Last year the General Assembly enacted Public Act 14-39, which required the Connecticut State Department of Education (SDE) to add “SLD-Dyslexia” as a separate primary disability category under the existing “specific learning disability” category on the individualized education program (IEP) form. Specific learning disability (SLD) is one of the thirteen enumerated disabilities under which a student may qualify for special education and related services under the Individuals with Disabilities Education Act (IDEA). While the IDEA includes “dyslexia” as an example of an SLD, neither the IDEA nor state law define dyslexia. To address the implementation of Public Act 14-39, SDE formed a working group to develop a “working definition” of dyslexia. SDE recently released this “working definition” in an updated Frequently Asked Questions document and the definition is also included in the revised SDE IEP Manual.
According to the working definition:
Dyslexia is included in the Individuals with Disabilities Education Act (IDEA, 2004) as a specific learning disability. Dyslexia impacts reading, specifically decoding and accurate and/or fluent word recognition and spelling. Dyslexia is neurobiological in origin and is unexpected and/or inconsistent with a student’s other abilities often despite the provision of appropriate instruction. Dyslexia results from a significant deficit in phonological processing (i.e., a persistent difficulty in the awareness of and ability to manipulate the individual sounds of spoken language).
Typically, students with dyslexia have strengths and cognitive abilities in areas such as reasoning, critical thinking, concept formation, problem solving, vocabulary, listening comprehension, and social communication (e.g., conversation). Early identification and appropriate instruction targeting the underlying phonological processing deficits that characterize dyslexia may minimize its educational impact.
- Dyslexia is not primarily the result of visual, hearing, or motor disability; an intellectual disability; emotional disturbance; a lack of appropriate instruction; cultural factors; environmental or economic disadvantage; or limited English proficiency.
- Early identification of the characteristics of dyslexia is critical, leading to focused, evidence-based interventions, accommodations, self-awareness, self-empowerment, and school and life success.
- Without targeted, systematic and explicit instruction/interventions along with accommodations (e.g., accessible educational materials in content area subjects), students with dyslexia may have:
- reduced reading experiences that may impact the growth of vocabulary and background knowledge,
- difficulty with written expression, and/or
- difficulty learning a second language.
- Students with dyslexia may demonstrate additional behavioral and/or emotional reactions to their difficulty with learning to read.”
See Connecticut State Department of Education, Specific Learning Disability/Dyslexia Public Act 14-39 Frequently Asked Questions (Revised March 5, 2015) (emphases in original).

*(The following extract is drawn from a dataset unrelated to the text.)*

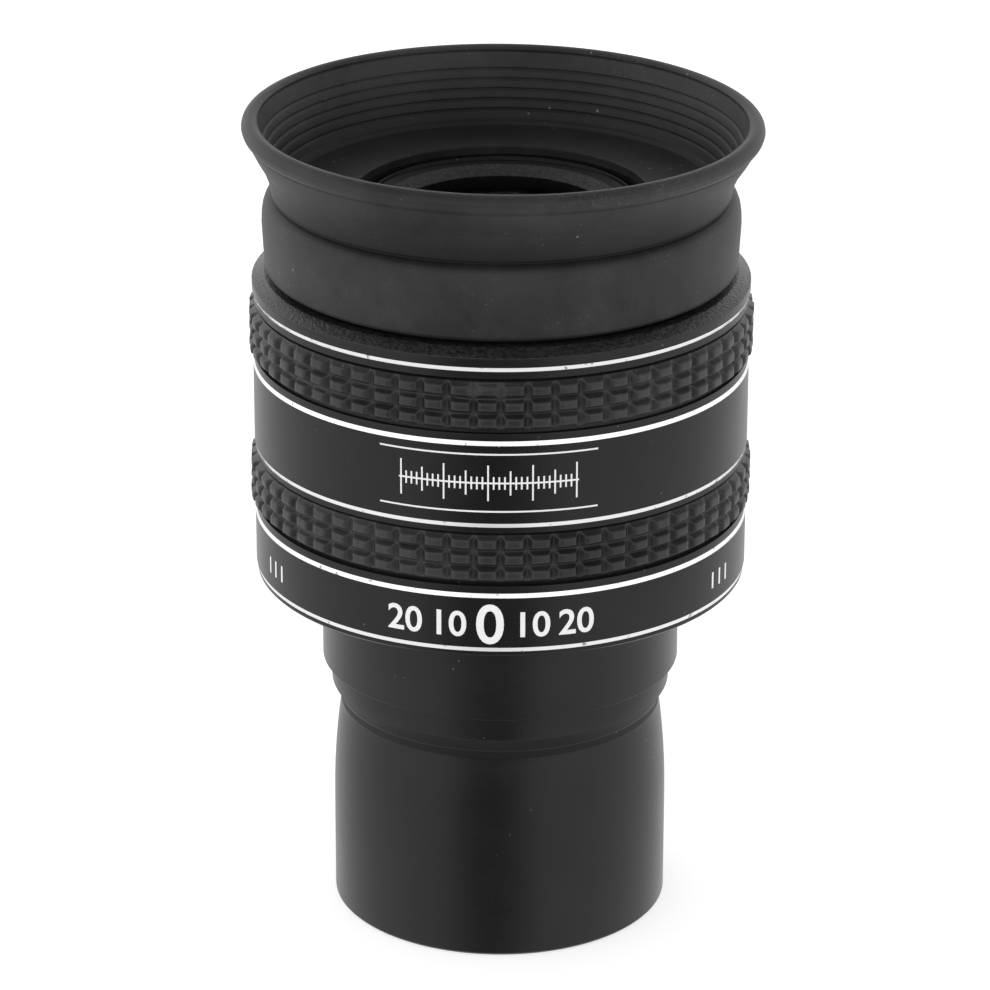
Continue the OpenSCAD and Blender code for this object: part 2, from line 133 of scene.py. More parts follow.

Importantly, neither Public Act 14-39, nor SDE’s new working definition supersede the existing state regulation relating to the identification of students with SLD. See Conn. Agencies Reg. § 10-76d-9(b). Identification of SLD, including SLD/Dyslexia, still requires, among other things, that the child “not make sufficient progress to meet age or state-approved grade-level standards [in the eight enumerated SLD areas] when using a process based on the child’s response to scientific, research-based intervention [SRBI].” Id. Moreover, like any other area of disability, a clinical diagnosis of “dyslexia” is not sufficient, nor necessary, to become eligible for special education and related services under SLD or SLD/Dyslexia.
In short, the evaluation process has not changed and eligibility for special education and related services has not expanded. Nevertheless, school districts are likely to receive new questions from parents about eligibility under the new SLD/Dyslexia sub-category and districts should ensure that they have team members with training and expertise in administering reading assessments and evidence-based practices for dyslexia.